Nightclub shows give fans the opportunity to see their favorite artists in intimate venues, a trend that can be seen up and down the Strip thanks to multidate engagements from Drake at XS in Wynn and Cardi B at Kaos in Palms. 

Marquee has a capacity of 3,200 people and when Scott is in the house, it is sure to be a sellout. (Tickets prices run from $30-$50 initially and can go up to $200.)

“We sold out our last few shows with him and I definitely anticipate these selling out,” Fass says.

Tao Group is no stranger to the themed club night, garnering previous successes with the concept during LMFAO’s “Party Rock” era and later Snoop Dogg’s “Snoopadelic Cabaret” residency at TAO Nightclub—but it isn’t something that works with all artists.

“Scott has this brand for this album. And it makes it very easy for us as a venue to get on board and help create that onsite. A lot of it depends on the artist. If the artist wants it and it makes sense, we’re always behind elevating the experience,” Fass says.


And in keeping it a family affair, Chase B, Scott’s DJ, and Sheck Wes, a Cactus Jack artist, also have residencies—creating a 360-degree music experience that keeps the Tao Group an innovator in the ever-competitive Las Vegas Strip nightlife industry. And if anything is certain in this game, it’s that nothing stays the same for very long.
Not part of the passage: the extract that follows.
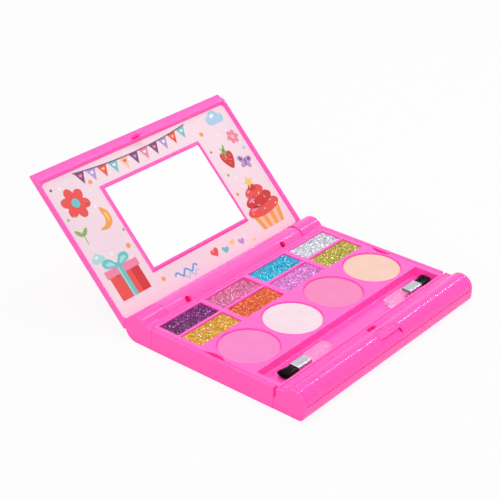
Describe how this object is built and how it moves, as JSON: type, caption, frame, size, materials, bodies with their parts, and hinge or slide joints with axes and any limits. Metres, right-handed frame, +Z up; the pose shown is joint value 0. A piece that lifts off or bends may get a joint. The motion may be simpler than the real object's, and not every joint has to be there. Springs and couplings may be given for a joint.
{
  "type": "make-up compact",
  "caption": "Clamshell make-up compact in the form of a small laptop, with a lift-out palette, brushes, a latch and a mirror lid.",
  "frame": {"origin": "middle of the underside of the base", "axes": "+X to the right, +Y to the hinge at the back, +Z up; the lid stands open"},
  "size_m": [0.17, 0.2077, 0.0849],
  "materials": {
    "pink_shell": "injection moulded ABS, polished",
    "palette": "injection moulded ABS, polished",
    "lid_plastic": "injection moulded ABS, polished",
    "latch_plastic": "injection moulded ABS with fine ribs",
    "pin_steel": "drawn steel rod",
    "spring_steel": "spring wire",
    "pan_plastic": "thin moulded dish",
    "powder_pink": "pressed powder",
    "powder_white": "pressed powder with pearl",
    "powder_rose": "pressed powder",
    "powder_peach": "pressed powder",
    "glitter_purple": "set gel with fine glitter",
    "glitter_pink": "set gel with fine glitter",
    "glitter_blue": "set gel with fine glitter",
    "glitter_silver": "set gel with fine glitter",
    "glitter_gold": "set gel with fine glitter",
    "glitter_orange": "set gel with fine glitter",
    "glitter_lilac": "set gel with fine glitter",
    "glitter_olive": "set gel with fine glitter",
    "handle_clear": "clear moulded plastic",
    "ferrule_metal": "pressed sheet, crimped",
    "bristle": "cut synthetic fibre",
    "card": "printed coated card",
    "mirror": "silvered glass",
    "tape": "double-sided foam pad"
  },
  "bodies": {
    "base": {"bottom_shell": "pink_shell", "tray_frame": "pink_shell", "front_cover": "pink_shell", "hinge_pin_left": "pin_steel", "hinge_pin_right": "pin_steel", "latch_spring": "spring_steel"},
    "latch": {"latch_button": "latch_plastic"},
    "palette": {"palette_tray": "palette", "pan_1": "pan_plastic", "pan_2": "pan_plastic", "pan_3": "pan_plastic", "pan_4": "pan_plastic", "powder_1": "powder_pink", "powder_2": "powder_white", "powder_3": "powder_rose", "powder_4": "powder_peach", "glitter_1": "glitter_purple", "glitter_2": "glitter_pink", "glitter_3": "glitter_blue", "glitter_4": "glitter_silver", "glitter_5": "glitter_gold", "glitter_6": "glitter_orange", "glitter_7": "glitter_lilac", "glitter_8": "glitter_olive"},
    "brush_left": {"brush_left_handle": "handle_clear", "brush_left_ferrule": "ferrule_metal", "brush_left_bristles": "bristle"},
    "brush_right": {"brush_right_handle": "handle_clear", "brush_right_ferrule": "ferrule_metal", "brush_right_bristles": "bristle"},
    "lid": {"lid_shell": "lid_plastic", "lid_card": "card", "mirror_plate": "mirror", "mirror_tape": "tape"}
  },
  "joints": [
    {"name": "lid_hinge", "type": "hinge", "parent": "base", "child": "lid", "pos_m": [0, 0.0572, 0.0088], "axis": [-1, 0, 0], "range_deg": [-134.8, 0]},
    {"name": "latch_slide", "type": "slide", "parent": "base", "child": "latch", "axis": [0, -0.866, -0.5], "range_m": [0, 0.0022], "stiffness_N_per_m": 150, "springref_m": -0.002, "deforming": ["latch_spring"]},
    {"name": "palette_lift", "type": "slide", "parent": "base", "child": "palette", "axis": [0, 0, 1], "range_m": [0, 0.025]},
    {"name": "brush_left_lift", "type": "slide", "parent": "palette", "child": "brush_left", "axis": [0, 0, 1], "range_m": [0, 0.02]},
    {"name": "brush_right_lift", "type": "slide", "parent": "palette", "child": "brush_right", "axis": [0, 0, 1], "range_m": [0, 0.02]}
  ]
}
“In early days with Tao Group, it was all about the celebrity hosting. That was the big thing, now that wouldn’t move the needle. Then it was the EDM boom and at the same time we were launching Snoop. That residency was incredibly successful for us and really showed us—DJ Khaled and French Montana all followed right around that time—that there was still a market for mash-up open format and hip hop despite the huge EDM boom. Obviously now the market has really come around and hip-hop is dominating Vegas again,” Fass says. “But now people are looking for more of an experience and it’s not only about who’s performing. It’s about being strategic. And knowing what works and building on that. Travis just works.”